The bonded systems don't have "(positive) energy in the bonds" -- they give up energy to be able to form bounds. Bonds are a form of negative energy. Exactly the same thing happens with gravity. Take the Earth-you system. Right now you are motionless (on an astronomical scale). We have to put energy into you to reach the zero point of gravitational energy -- infinite separation of you from the Earth. From any finite separation, if we wait, you will fall back toward the Earth, converting gravitational potential energy to kinetic energy. When you reach the surface, your gravitational potential energy is negative (since the zero point of that axis corresponds to infinite separation) but your kinetic energy is large. To recreate the motionlessness that the real you has right now, we have to extract your kinetic energy from the Earth-you system.

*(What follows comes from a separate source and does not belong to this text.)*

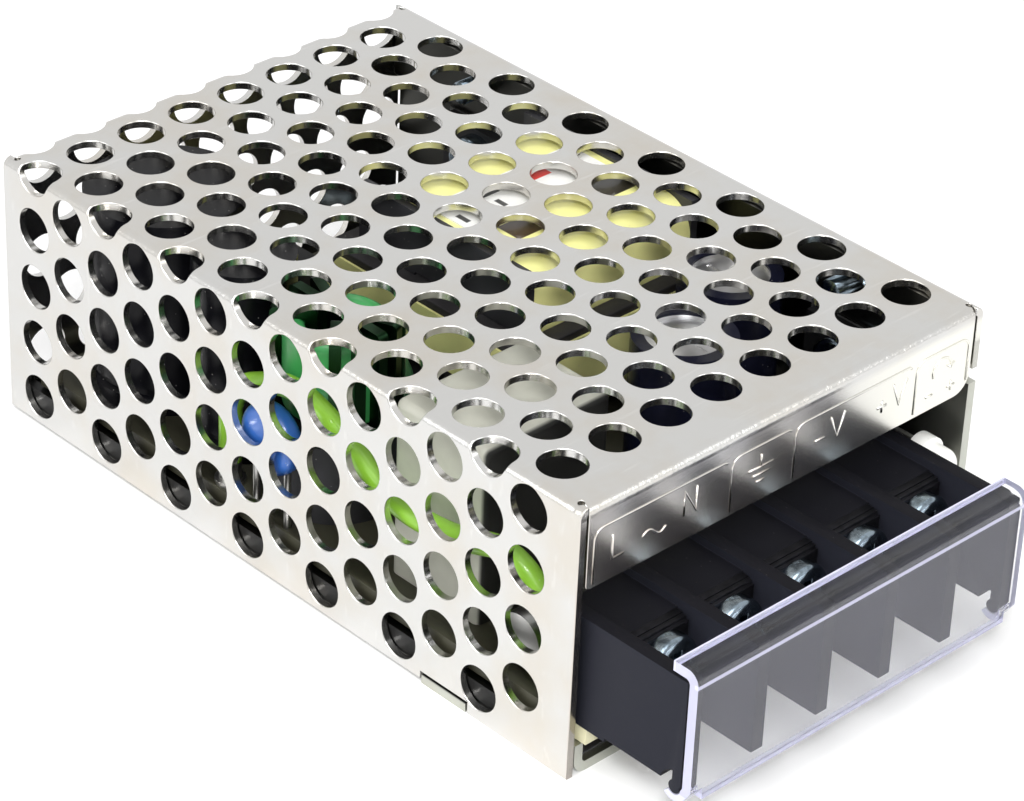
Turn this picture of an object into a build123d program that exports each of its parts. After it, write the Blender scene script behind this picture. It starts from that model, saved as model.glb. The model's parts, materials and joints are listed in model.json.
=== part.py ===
# Switching power supply in a case folded from perforated steel.
# The frame: X is across the case, the terminal side faces -Y, +Z is up.
# The origin is the middle of the case on its underside. Millimetres.
from build123d import *
import math
import os

# Case
case_width = 51.0
case_length = 78.0
case_height = 28.0
cover_sheet = 0.8
chassis_sheet = 1.0
fold_radius = 1.0
fold_neutral_depth = 0.13
sheet_gap = 0.05
seat_gap = 0.02
cut_over = 1.0
head_round_share = 1 / 3

# Perforation of the cover
hole_radius = 2.25
hole_sides = 12
hole_pitch = 6.2
row_pitch = 5.184
rows_on_top = 15
columns_on_top = 8
side_columns = 4
rear_rows = 4
first_row_past_rear = 0.756
first_column_inset = 0.8
hole_edge_web = 0.5

# Edges of the cover
flap_slit = 0.25
relief_radius = 0.3
strip_above_block = 3.0
strip_corner_radius = 2.0
strip_small_radius = 0.6
right_flap_height = 6.5
rear_flap_lift = 0.8
side_flap_lift = 0.4
side_notch_length = 6.1
side_notch_lift = 1.2
side_notch_from_front = 12.6

# Chassis tray
tray_bend_radius = 1.5
joggle_bend_radius = 0.5
tray_left_height = 3.2
tray_rear_height = 3.2
tray_rear_width = 40.0
joggle_margin = 0.2
tray_top_gap = 0.1
tray_end_gap = 0.1
mount_thread_radius = 1.25
mount_collar_radius = 2.3
mount_collar_height = 1.2
mount_base_spacing = 55.0
mount_side_spacing = 30.0
mount_side_height = 9.0
tab_side_gap = 0.2

# Circuit board and what holds it
board_thickness = 1.6
board_under = 3.4
board_left_inset = 1.5
board_front_overhang = 0.6
board_wall_gap = 1.2
board_rear_gap = 1.0
standoff_radius = 2.5
standoff_bore_radius = 1.5
standoff_floor = 0.3
screw_thread_radius = 1.45
board_screw_head_radius = 2.75
board_screw_head_height = 1.9
board_screw_hole_radius = 1.65
board_screw_inset = 3.4
board_screw_rear_x = 0.6
board_screw_rear_y = 33.8
board_screw_left_x = -8.2
board_screw_left_y = -6.0
board_screw_front_x = 6.0
board_screw_front_y = -31.4
film_thickness = 0.2
film_edge_gap = 0.8
film_hole_gap = 0.4
lead_radius = 0.35
lead_hole_radius = 0.45
lead_tail = 1.0

# Screws that hold the cover
cover_screw_head_radius = 2.3
cover_screw_shank_radius = 1.2
cover_screw_length = 5.0
cover_screw_drop = 3.1
cover_screw_spacing = 50.0
cover_screw_slot_width = 0.7
cover_screw_slot_length = 2.6
cover_screw_slot_depth = 0.5

# Terminal block
pole_count = 5
pole_pitch = 8.1
block_wall = 1.45
block_left_inset = 1.48
block_top = 16.4
block_wall_under = 5.35
block_front = 50.9
block_body_front = 41.8
block_rear = 35.0
block_rib_rise = 0.9
screw_height = 12.4
plate_thickness = 0.8
plate_width = 6.3
plate_height = 6.2
plate_tail_back = 3.2
plate_tail_width = 1.6
plate_tail_thickness = 0.7
clamp_thickness = 0.8
clamp_width = 6.0
clamp_height = 5.6
clamp_lip = 0.3
clamp_play = 0.1
screw_head_radius = 2.9
screw_head_height = 1.7
screw_head_round = 0.6
screw_shank_radius = 1.45
screw_shank_length = 5.4
screw_hole_play = 0.06
screw_bore_play = 0.25
cross_width = 0.95
cross_length = 3.4
cross_depth = 1.1

# Clear terminal cover
hinge_forward = 50.1
hinge_height = 5.15
knuckle_radius = 0.65
knuckle_play = 0.1
curl_thickness = 0.7
curl_start = 180.0
curl_sweep = 139.0
lid_panel_gap = 0.15
lid_panel_thickness = 1.0
lid_lip_thickness = 1.05
lid_lip_gap = 0.35
lid_lip_depth = 2.95
lid_outer_radius = 1.3
lid_inner_radius = 0.5
lid_foot_lift = 0.35
lid_skirt_drop = 0.95
notch_play = 0.12
neck_half = 0.3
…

That is, starting with zero gravitational potential energy and infinite separation, to recreate what you observe to be the case right now (in real life) we must remove a large amount of energy.

The atoms are in the same condition. First we have to put energy into the system to pull their bonds apart. If we were to make them infinitely far apart, we would have to put in (approximately, with details) the amount of energy in your table. At that point, they have zero chemical potential energy. Then they fall back together into the molecules you want, converting chemical potential energy into kinetic energy. Since at the end of the process, we have stationary atoms in our molecules, we have to extract the kinetic energy -- we extract energy from the $0\,\mathrm{kJ}$ state to get the bonded state, so the bonds have negative energy.